# [Written problem]
Only the lines from the one containing "const statuette = new THREE.Group();" through the one containing "FIT_GAP = 0.0003" are wanted. Give them again exactly, both ends included.

# [Supplied material]

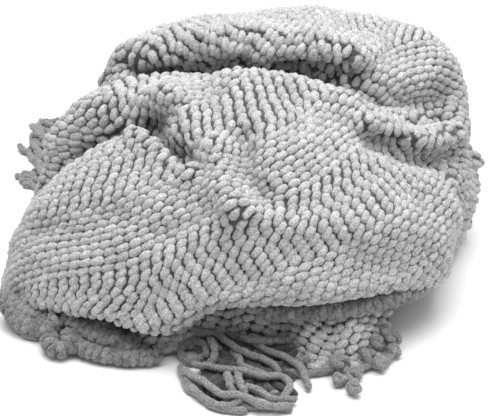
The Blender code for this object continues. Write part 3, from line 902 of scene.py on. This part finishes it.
# strands by the pixels of the photograph that they pass, with their height in millimetres
frontStrands = {
    "overLong": ((192, 328, 22), (218, 335, 20), (238, 349, 17), (257, 357, 15), (270, 362, 14),
        (280, 373, 9)),
    "overOuter": ((226, 333, 16), (249, 341, 15), (266, 350, 14), (287, 358, 14), (302, 369, 12),
        (309, 390, 4)),
    "crossing": ((192, 364, 12), (218, 368, 14), (241, 371, 15), (262, 376, 15), (282, 376, 14),
        (290, 385, 13), (282, 398, 9)),
    "leftOver": ((183, 370, 14), (195, 376, 16), (211, 387, 16), (225, 395, 15), (241, 396, 14),
        (266, 406, 10), (290, 405, 8)),
    "leftUnder": ((187, 378, 8), (196, 391, 8), (208, 401, 7), (222, 406, 7), (238, 402, 8),
        (245, 392, 10)),
    "leftFloor": ((190, 374, 4), (201, 386, 4), (215, 394, 4), (232, 402, 4), (250, 406, 4),
        (278, 407, 4), (293, 410, 4)),
    "leftEdge": ((180, 366, 4), (186, 386, 4), (200, 396, 4), (212, 405, 4), (230, 410, 4), (246, 410, 4)),
    "loop": ((206, 356, 8), (192, 362, 5), (182, 356, 6), (183, 346, 9), (193, 341, 12),
        (204, 345, 13), (207, 357, 12)),
    "loopStub": ((210, 339, 18), (214, 346, 20), (214, 356, 17), (211, 363, 12)),
    "middleUnder": ((232, 349, 10), (238, 358, 11), (243, 366, 10), (258, 371, 8),
        (275, 380, 5), (292, 391, 4)),
    "alongEdge": ((241, 337, 20), (256, 341, 20), (275, 341, 19), (293, 340, 17)),
    "rightUpper": ((294, 362, 8), (308, 360, 9), (322, 355, 9), (334, 350, 8)),
    "rightLower": ((284, 372, 4), (300, 373, 5), (318, 372, 5), (332, 369, 5)),
    "stubLeft": ((227, 374, 18), (230, 384, 18), (233, 393, 14)),
    "stubRight": ((237, 374, 18), (241, 385, 18), (245, 393, 14)),
    "middleEnd": ((246, 387, 12), (259, 391, 11), (272, 399, 10), (285, 399, 9), (297, 400, 6)),
    "innerFloor": ((205, 333, 14), (216, 345, 10), (228, 357, 5), (240, 372, 4), (262, 383, 4)),
    "shadeFirst": ((255, 352, 6), (268, 362, 5), (284, 366, 4), (300, 366, 4)),
    "shadeSecond": ((215, 372, 4), (228, 382, 4), (246, 385, 4), (262, 392, 4), (279, 395, 4)),
    "shadeThird": ((300, 352, 7), (316, 349, 7), (330, 352, 6), (338, 360, 5)),
    "shadeFourth": ((196, 345, 5), (214, 360, 4), (232, 366, 4), (250, 378, 4)),
    "tassel": ((344, 368, 10), (348, 376, 6), (353, 386, 5)),
    "tieRight": ((366, 356, 12), (374, 364, 6), (384, 364, 5), (391, 354, 7), (392, 342, 12)),
    "tieLeft": ((338, 364, 10), (350, 371, 6), (362, 368, 6), (376, 360, 8)),
}
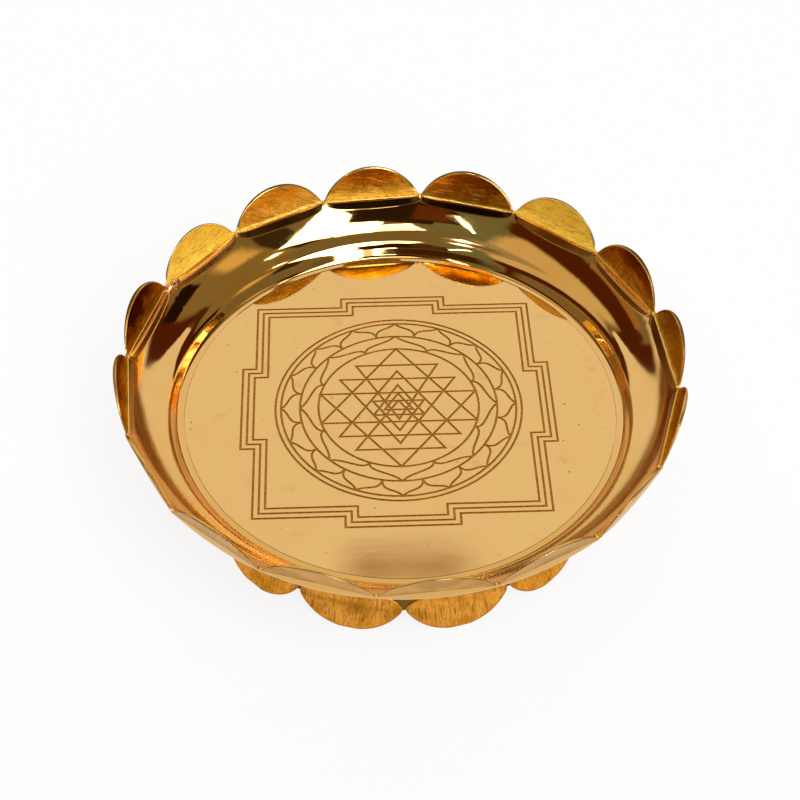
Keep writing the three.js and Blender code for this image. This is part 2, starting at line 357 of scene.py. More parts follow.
def half_moon(half, height, steps, tip_cut=0.0):
    """Outline of a half moon over its chord, as points (x, y), with the chord's own points last"""
    radius = (half ** 2 + height ** 2) / (2 * height)
    sweep = math.asin(half / radius)
    outline = []
    for i in range(steps + 1):
        angle = sweep * (1 - 2 * i / steps)
        up = height - radius * (1 - math.cos(angle))
        outline.append((radius * math.sin(angle), min(up, height - tip_cut)))
    for i in range(1, steps):
        outline.append((-half + 2 * half * i / steps, 0.0))
    return outline


def inset(outline, distance):
    """The outline moved inwards by a distance, corners mitred"""
    moved = []
    count = len(outline)
    for i, (x, y) in enumerate(outline):
        ax, ay = outline[i - 1]
        bx, by = outline[(i + 1) % count]
        n1 = Vector((-(y - ay), x - ax)).normalized()
        n2 = Vector((-(by - y), bx - x)).normalized()
        n = (n1 + n2) / max(0.35, 1 + n1.dot(n2))
        moved.append((x + n.x * distance, y + n.y * distance))
    return moved


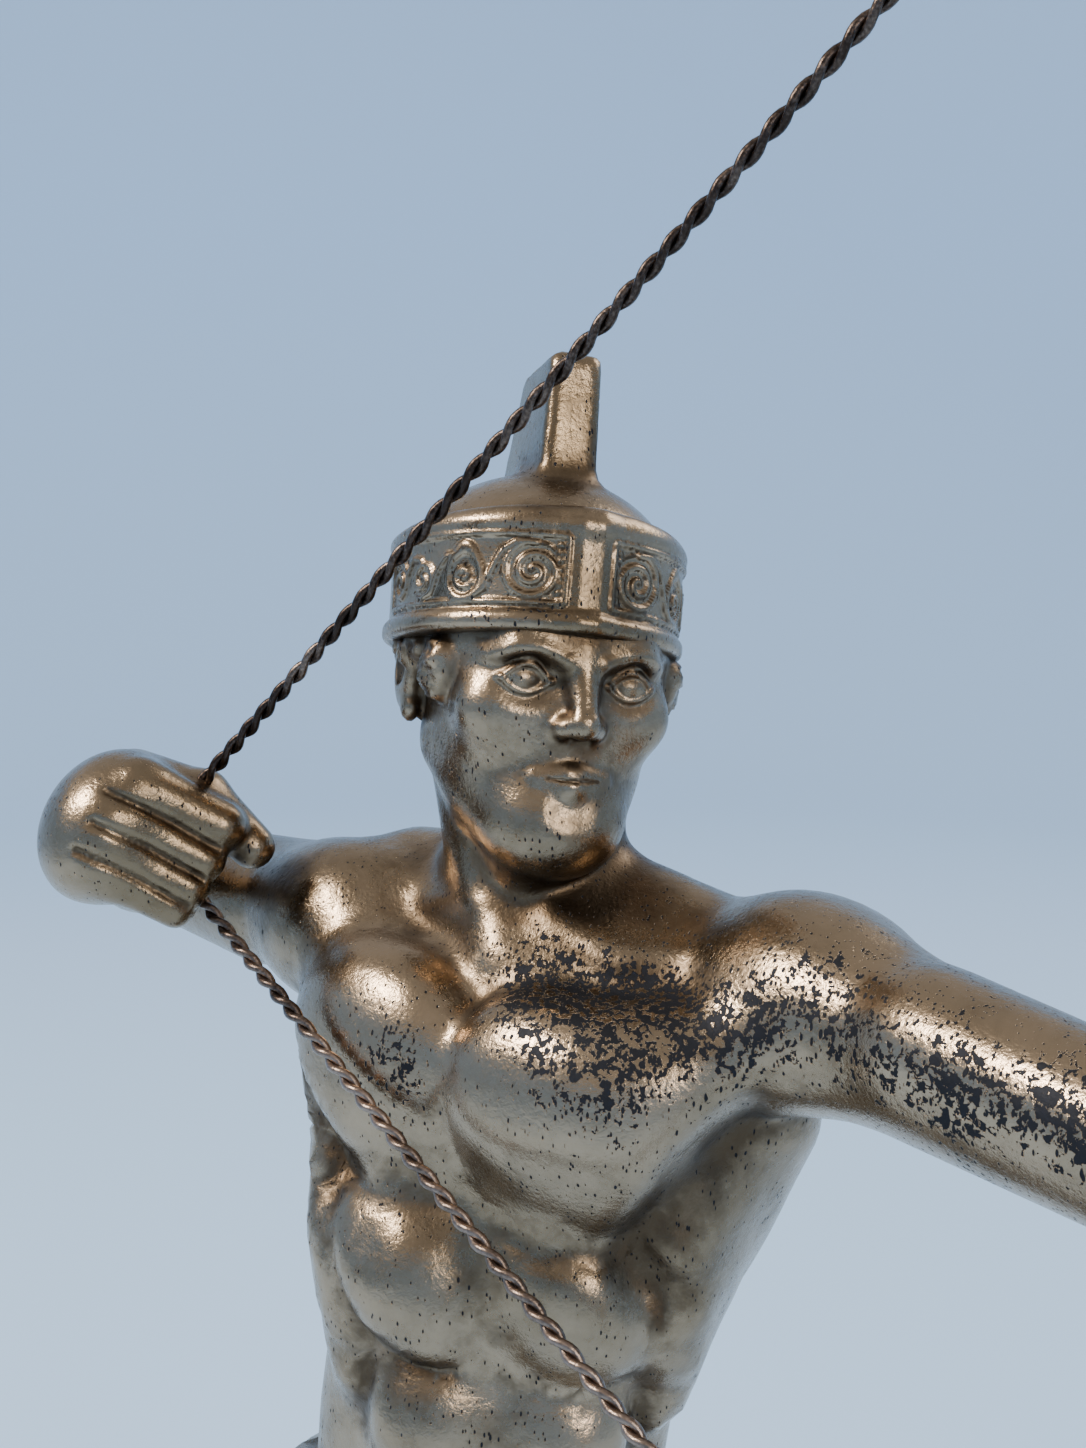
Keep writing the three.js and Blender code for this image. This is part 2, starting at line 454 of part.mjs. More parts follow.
// Thins a closed skin to a wanted number of faces. Each corner carries the planes it
// lies on, and the edges whose corners can meet nearest to those planes close first.
const FIRST_ERROR = 1e-5;
const ERROR_GROWTH = 1.7;
const LEAST_TURN = 0.35;
const LEAST_AREA = 1e-3;
function thinned(points, faces, wanted, mostError = Infinity) {
  const spots = Array.from({ length: points.length / 3 }, (_, i) => vec(points.slice(3 * i, 3 * i + 3)));
  const corners = Array.from({ length: faces.length / 3 }, (_, i) => faces.slice(3 * i, 3 * i + 3));
  const around = spots.map(() => new Set());
  const planes = spots.map(() => new Float64Array(10));
  const normalOf = (a, b, c) => b.clone().sub(a).cross(c.clone().sub(a));
  corners.forEach((tri, f) => {
    const [a, b, c] = tri.map((v) => spots[v]);
    const n = normalOf(a, b, c);
    const area = n.length();
    n.divideScalar(area || 1);
    const p = [n.x, n.y, n.z, -n.dot(a)];
    tri.forEach((v) => {
      around[v].add(f);
      let k = 0;
      for (let i = 0; i < 4; i += 1) {
        for (let j = i; j < 4; j += 1) planes[v][k++] += p[i] * p[j] * area;
      }
    });
  });
  const errorAt = (q, { x, y, z }) => q[0] * x * x + 2 * q[1] * x * y + 2 * q[2] * x * z + 2 * q[3] * x
    + q[4] * y * y + 2 * q[5] * y * z + 2 * q[6] * y + q[7] * z * z + 2 * q[8] * z + q[9];
  const meeting = (a, b) => {
    const q = planes[a].map((v, i) => v + planes[b][i]);
    const middle = spots[a].clone().add(spots[b]).multiplyScalar(0.5);
    const hold = 1e-3 * (q[0] + q[4] + q[7]);
    const matrix = new THREE.Matrix3().set(
      q[0] + hold, q[1], q[2], q[1], q[4] + hold, q[5], q[2], q[5], q[7] + hold,
    );
    const spot = middle.clone().multiplyScalar(hold).sub(new THREE.Vector3(q[3], q[6], q[8]));
    spot.applyMatrix3(matrix.invert());
    if (spot.distanceTo(middle) > spots[a].distanceTo(spots[b])) spot.copy(middle);
    return [Math.max(0, errorAt(q, spot)), spot, q];
  };
  const neighbours = (v) => new Set([...around[v]].flatMap((f) => corners[f]).filter((w) => w !== v));
  const keepsTurn = (v, gone, spot) => [...around[v]].every((f) => {
    const tri = corners[f];
    if (tri.includes(gone)) return true;
    const before = normalOf(...tri.map((w) => spots[w]));
    const after = normalOf(...tri.map((w) => (w === v ? spot : spots[w])));
    if (before.length() < LEAST_AREA) return true;
    return after.length() > LEAST_AREA && before.dot(after) > LEAST_TURN * before.length() * after.length();
  });
  let live = corners.length;
  for (let limit = FIRST_ERROR; live > wanted && limit < mostError; limit *= ERROR_GROWTH) {
    for (let f = 0; f < corners.length && live > wanted; f += 1) {
      for (let e = 0; e < 3 && corners[f]; e += 1) {
        const [a, b] = [corners[f][e], corners[f][(e + 1) % 3]];
        const [error, spot, q] = meeting(a, b);
        if (error > limit) continue;
        const nextTo = neighbours(b);
        const shared = [...neighbours(a)].filter((v) => nextTo.has(v));
        if (shared.length !== 2 || !keepsTurn(a, b, spot) || !keepsTurn(b, a, spot)) continue;
        spots[a].copy(spot);
        planes[a] = q;
        for (const g of around[b]) {
          if (corners[g].includes(a)) {
            corners[g].forEach((v) => v !== b && around[v].delete(g));
            corners[g] = null;
            live -= 1;
          } else {
            corners[g] = corners[g].map((v) => (v === b ? a : v));
            around[a].add(g);
          }
        }
        around[b].clear();
      }
    }
  }
  return [spots.flatMap((p) => p.toArray()), corners.filter(Boolean).flat()];
}

function closedGeometry(points, faces) {
  const geometry = new THREE.BufferGeometry();
  geometry.setAttribute('position', new THREE.BufferAttribute(new Float32Array(points), 3));
  geometry.setIndex(faces);
  return geometry;
}

// Joining and cutting of closed solids.
const wasm = await Module();
wasm.setup();

function solidOf(geometry) {
  const bare = geometry.clone();
  bare.deleteAttribute('normal');
  bare.deleteAttribute('uv');
  const merged = mergeVertices(bare, 1e-4);
  return new wasm.Manifold(new wasm.Mesh({
    numProp: 3,
    vertProperties: new Float32Array(merged.getAttribute('position').array),
    triVerts: new Uint32Array(merged.getIndex().array),
  }));
}

// The geometry of a joined or cut solid: its largest body, without the slivers that
// lie along a cut.
const SLIVER_ERROR = 2e-4;
function geometryOf(solid) {
  const mesh = solid.getMesh();
  const [points, faces] = thinned([...mesh.vertProperties], [...mesh.triVerts], 0, SLIVER_ERROR);
  const owner = new Map();
  const rootOf = (v) => {
    let root = v;
    while (owner.has(root)) root = owner.get(root);
    return root;
  };
  for (let i = 0; i < faces.length; i += 3) {
    for (const v of [faces[i + 1], faces[i + 2]]) {
      const [a, b] = [rootOf(faces[i]), rootOf(v)];
      if (a !== b) owner.set(a, b);
    }
  }
  const bodies = new Map();
  for (let i = 0; i < faces.length; i += 3) {
    const root = rootOf(faces[i]);
    bodies.set(root, [...(bodies.get(root) ?? []), faces[i], faces[i + 1], faces[i + 2]]);
  }
  const largest = [...bodies.values()].reduce((best, body) => (body.length > best.length ? body : best));
  return closedGeometry(points, largest);
}

// The plane of the drawn bow: u runs from the drawing hand to the grip, v is up.
const drawHand = toPart(GRIP_R);
const bowHand = toPart(GRIP_L);
const tipUp = vec(STRING_UP).normalize().multiplyScalar(STRING_UP_LENGTH * MM_PER_LIFE_CM)
  .add(drawHand);
const tipDown = vec(STRING_DOWN).normalize().multiplyScalar(STRING_DOWN_LENGTH * MM_PER_LIFE_CM)
  .add(drawHand);
const planeNormal = tipUp.clone().sub(drawHand).cross(tipDown.clone().sub(drawHand)).normalize();
const aim = bowHand.clone().sub(drawHand).projectOnPlane(planeNormal).normalize();
const rise = planeNormal.clone().cross(aim).normalize();
if (rise.z < 0) rise.negate();
const inPlane = (p) => {
  const step = p.clone().sub(bowHand);
  return new THREE.Vector2(step.dot(aim), step.dot(rise));
};
const bowFrame = new THREE.Matrix4().makeBasis(aim, rise, aim.clone().cross(rise)).setPosition(bowHand);

// Each limb leaves the grip, bends back to where the string is made fast, and ends in
// a short ear that curls forward again.
const LIMB_STEPS = 13;
const EAR_STEPS = 4;
function limbLine(tip) {
  const up = Math.sign(tip.y);
  const bend = new THREE.CubicBezierCurve(
    new THREE.Vector2(0, 0),
    new THREE.Vector2(13, 0.55 * tip.y),
    new THREE.Vector2(0.5 * tip.x, 1.05 * tip.y),
    tip,
  );
  const out = bend.getTangent(1).multiplyScalar(7);
  const end = tip.clone().addScaledVector(out, 0.9).add(new THREE.Vector2(2, 11 * up));
  const ear = new THREE.QuadraticBezierCurve(tip, tip.clone().add(out), end);
  return [...bend.getPoints(LIMB_STEPS), ...ear.getPoints(EAR_STEPS).slice(1)];
}

function bowLine() {
  const [upper, lower] = [limbLine(inPlane(tipUp)), limbLine(inPlane(tipDown))];
  return [...lower.reverse(), ...upper.slice(1)];
}

function bowSolid(grow) {
  const line = bowLine();
  const middle = line.findIndex((p) => p.length() < 1e-6);
  const sides = [[], []];
  line.forEach((p, i) => {
    const before = line[Math.max(0, i - 1)];
    const after = line[Math.min(line.length - 1, i + 1)];
    const run = after.clone().sub(before).normalize();
    const far = Math.abs(i - middle) / (i < middle ? middle : line.length - 1 - middle);
    const half = (BOW_GRIP_DEPTH + (BOW_TIP_DEPTH - BOW_GRIP_DEPTH) * Math.min(1, far * 1.25)) / 2 + grow;
    sides[0].push(new THREE.Vector2(p.x + run.y * half, p.y - run.x * half));
    sides[1].unshift(new THREE.Vector2(p.x - run.y * half, p.y + run.x * half));
  });
  const bevelEnabled = grow === 0;
  const depth = BOW_WIDTH + 2 * (bevelEnabled ? -BOW_BEVEL : grow);
  const geometry = new THREE.ExtrudeGeometry(new THREE.Shape([...sides[0], ...sides[1]]), {
    depth,
    bevelEnabled,
    bevelThickness: BOW_BEVEL,
    bevelSize: BOW_BEVEL,
    bevelOffset: -BOW_BEVEL,
    bevelSegments: 1,
  });
  geometry.translate(0, 0, -depth / 2);
  geometry.applyMatrix4(bowFrame);
  return solidOf(geometry);
}

// A straight rod between two points.
function rod(a, b, radius, sides) {
  const geometry = new THREE.CylinderGeometry(radius, radius, a.distanceTo(b), sides);
  const run = b.clone().sub(a).normalize();
  geometry.applyQuaternion(new THREE.Quaternion().setFromUnitVectors(vec([0, 1, 0]), run));
  geometry.translate(...a.clone().add(b).multiplyScalar(0.5).toArray());
  return solidOf(geometry);
}

const WIRE_SIDES = 8;
const COLLAR_LENGTH = 6.6;
function stringSolid(grow) {
  const radius = WIRE_RADIUS + grow;
  const bend = new THREE.SphereGeometry(radius * 1.02, WIRE_SIDES, 6);
  bend.translate(...drawHand.toArray());
  return rod(drawHand, tipUp, radius, WIRE_SIDES)
    .add(rod(drawHand, tipDown, radius, WIRE_SIDES))
    .add(solidOf(bend));
}

// The turns of wire round the limb, where the string is made fast.
function collarSolid(tip) {
  const line = bowLine();
  const nock = inPlane(tip);
  const i = line.reduce((best, p, n) => (p.distanceTo(nock) < line[best].distanceTo(nock) ? n : best), 0);
  const run = line[i + 1].clone().sub(line[i - 1]).normalize();
  const along = aim.clone().multiplyScalar(run.x).addScaledVector(rise, run.y);
  const across = aim.clone().multiplyScalar(run.y).addScaledVector(rise, -run.x);
  const side = along.clone().cross(across);
  const hole = [BOW_TIP_DEPTH / 2 + 0.7, BOW_WIDTH / 2 + 0.5];
  const ring = roundedRect(hole[0] + 2 * WIRE_RADIUS, hole[1] + 2 * WIRE_RADIUS, 2);
  ring.holes.push(roundedRect(...hole, 0.3));
  const geometry = new THREE.ExtrudeGeometry(ring, {
    depth: COLLAR_LENGTH, bevelEnabled: false, curveSegments: 1,
  });
  geometry.translate(0, 0, -COLLAR_LENGTH / 2);
  geometry.applyMatrix4(new THREE.Matrix4().makeBasis(across, side, along).setPosition(tip));
  return solidOf(geometry);
}

function roundedRect(halfX, halfY, radius) {
  const shape = new THREE.Shape();
  shape.moveTo(halfX, -halfY + radius);
  shape.lineTo(halfX, halfY - radius);
  shape.absarc(halfX - radius, halfY - radius, radius, 0, Math.PI / 2);
  shape.absarc(-halfX + radius, halfY - radius, radius, Math.PI / 2, Math.PI);
  shape.absarc(-halfX + radius, -halfY + radius, radius, Math.PI, 1.5 * Math.PI);
  shape.absarc(halfX - radius, -halfY + radius, radius, 1.5 * Math.PI, 2 * Math.PI);
  return shape;
}

// The plinth: a wide low slab and a smaller, taller one on it, both with rounded edges.
const PLINTH_FOOT_HEIGHT = 7;
const PLINTH_STEP = 5;
function plinthSlab(inset, from, to, bevel) {
  const [halfX, halfY] = [PLINTH_HALF_X - inset - bevel, PLINTH_HALF_Y - inset - bevel];
  const shape = roundedRect(halfX, halfY, PLINTH_CORNER - inset);
  const geometry = new THREE.ExtrudeGeometry(shape, {
    depth: to - from - 2 * bevel, bevelThickness: bevel, bevelSize: bevel, bevelSegments: 2, curveSegments: 3,
  });
  geometry.translate(0, 0, from + bevel);
  return solidOf(geometry);
}

function plinthSolid() {
  return plinthSlab(0, 0, PLINTH_FOOT_HEIGHT, 1.5)
    .add(plinthSlab(PLINTH_STEP, 1, PLINTH_HEIGHT - FIT_GAP, 2.5));
}

const finish = (color, roughness) => new THREE.MeshStandardMaterial({ color, roughness, metalness: 1 });
function named(name, geometry, material) {
  const mesh = new THREE.Mesh(geometry, material);
  mesh.name = name;
  return mesh;
}

const masses = figureMasses();
const skin = traceSkin((x, y, z) => figureDistance(masses, x, y, z));
const figure = solidOf(skin).subtract(stringSolid(FIT_GAP)).subtract(bowSolid(FIT_GAP));
const string = stringSolid(0).add(collarSolid(tipUp)).add(collarSolid(tipDown)).subtract(bowSolid(FIT_GAP));

const statuette = new THREE.Group();
statuette.add(
  named('figure', geometryOf(figure), finish(COLOURS.silver, 0.35)),
  named('bow', geometryOf(bowSolid(0)), finish(COLOURS.bow, 0.45)),
  named('bowstring', geometryOf(string), finish(COLOURS.wire, 0.4)),
  named('base', geometryOf(plinthSolid()), finish(COLOURS.base, 0.5)),
);

export default statuette;
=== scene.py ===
"""Dresses a cast, silvered statuette of a helmeted archer.

The body, the helmet and the cloth are sculpted as soft distance forms in centimetres
of a full-size man, and a mesh is drawn onto them. The wire is two twisted strands.
"""
import logging
import math
from dataclasses import dataclass, field
from enum import Enum
from typing import Callable, Sequence

import bmesh
import bpy
import numpy as np
from mathutils import Matrix, Vector


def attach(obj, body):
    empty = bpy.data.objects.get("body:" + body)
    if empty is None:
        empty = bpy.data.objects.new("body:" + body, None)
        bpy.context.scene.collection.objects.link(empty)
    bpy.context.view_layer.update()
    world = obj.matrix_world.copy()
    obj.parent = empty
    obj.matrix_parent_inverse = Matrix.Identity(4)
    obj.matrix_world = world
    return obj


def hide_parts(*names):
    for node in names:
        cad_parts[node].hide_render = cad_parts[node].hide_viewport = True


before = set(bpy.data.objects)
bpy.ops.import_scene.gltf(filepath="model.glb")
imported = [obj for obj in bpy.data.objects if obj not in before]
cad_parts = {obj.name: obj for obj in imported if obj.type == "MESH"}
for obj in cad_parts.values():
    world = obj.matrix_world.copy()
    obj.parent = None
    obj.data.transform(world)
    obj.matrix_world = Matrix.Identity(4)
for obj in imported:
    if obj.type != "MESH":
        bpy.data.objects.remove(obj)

LOG = logging.getLogger("archer")
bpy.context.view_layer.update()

Array = np.ndarray
Spot = Sequence[float]
Line = Sequence[tuple[float, float]]
Form = Callable[[Array], Array]

METRES_PER_LIFE_CM = 0.00225
PLINTH_HEIGHT = 0.020
FIT_GAP = 0.0003

# Where the back of the head looks.
HEAD_BACK = (-0.82, 0.57, 0)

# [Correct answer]
const statuette = new THREE.Group();
statuette.add(
  named('figure', geometryOf(figure), finish(COLOURS.silver, 0.35)),
  named('bow', geometryOf(bowSolid(0)), finish(COLOURS.bow, 0.45)),
  named('bowstring', geometryOf(string), finish(COLOURS.wire, 0.4)),
  named('base', geometryOf(plinthSolid()), finish(COLOURS.base, 0.5)),
);

export default statuette;
=== scene.py ===
"""Dresses a cast, silvered statuette of a helmeted archer.

The body, the helmet and the cloth are sculpted as soft distance forms in centimetres
of a full-size man, and a mesh is drawn onto them. The wire is two twisted strands.
"""
import logging
import math
from dataclasses import dataclass, field
from enum import Enum
from typing import Callable, Sequence

import bmesh
import bpy
import numpy as np
from mathutils import Matrix, Vector


def attach(obj, body):
    empty = bpy.data.objects.get("body:" + body)
    if empty is None:
        empty = bpy.data.objects.new("body:" + body, None)
        bpy.context.scene.collection.objects.link(empty)
    bpy.context.view_layer.update()
    world = obj.matrix_world.copy()
    obj.parent = empty
    obj.matrix_parent_inverse = Matrix.Identity(4)
    obj.matrix_world = world
    return obj


def hide_parts(*names):
    for node in names:
        cad_parts[node].hide_render = cad_parts[node].hide_viewport = True


before = set(bpy.data.objects)
bpy.ops.import_scene.gltf(filepath="model.glb")
imported = [obj for obj in bpy.data.objects if obj not in before]
cad_parts = {obj.name: obj for obj in imported if obj.type == "MESH"}
for obj in cad_parts.values():
    world = obj.matrix_world.copy()
    obj.parent = None
    obj.data.transform(world)
    obj.matrix_world = Matrix.Identity(4)
for obj in imported:
    if obj.type != "MESH":
        bpy.data.objects.remove(obj)

LOG = logging.getLogger("archer")
bpy.context.view_layer.update()

Array = np.ndarray
Spot = Sequence[float]
Line = Sequence[tuple[float, float]]
Form = Callable[[Array], Array]

METRES_PER_LIFE_CM = 0.00225
PLINTH_HEIGHT = 0.020
FIT_GAP = 0.0003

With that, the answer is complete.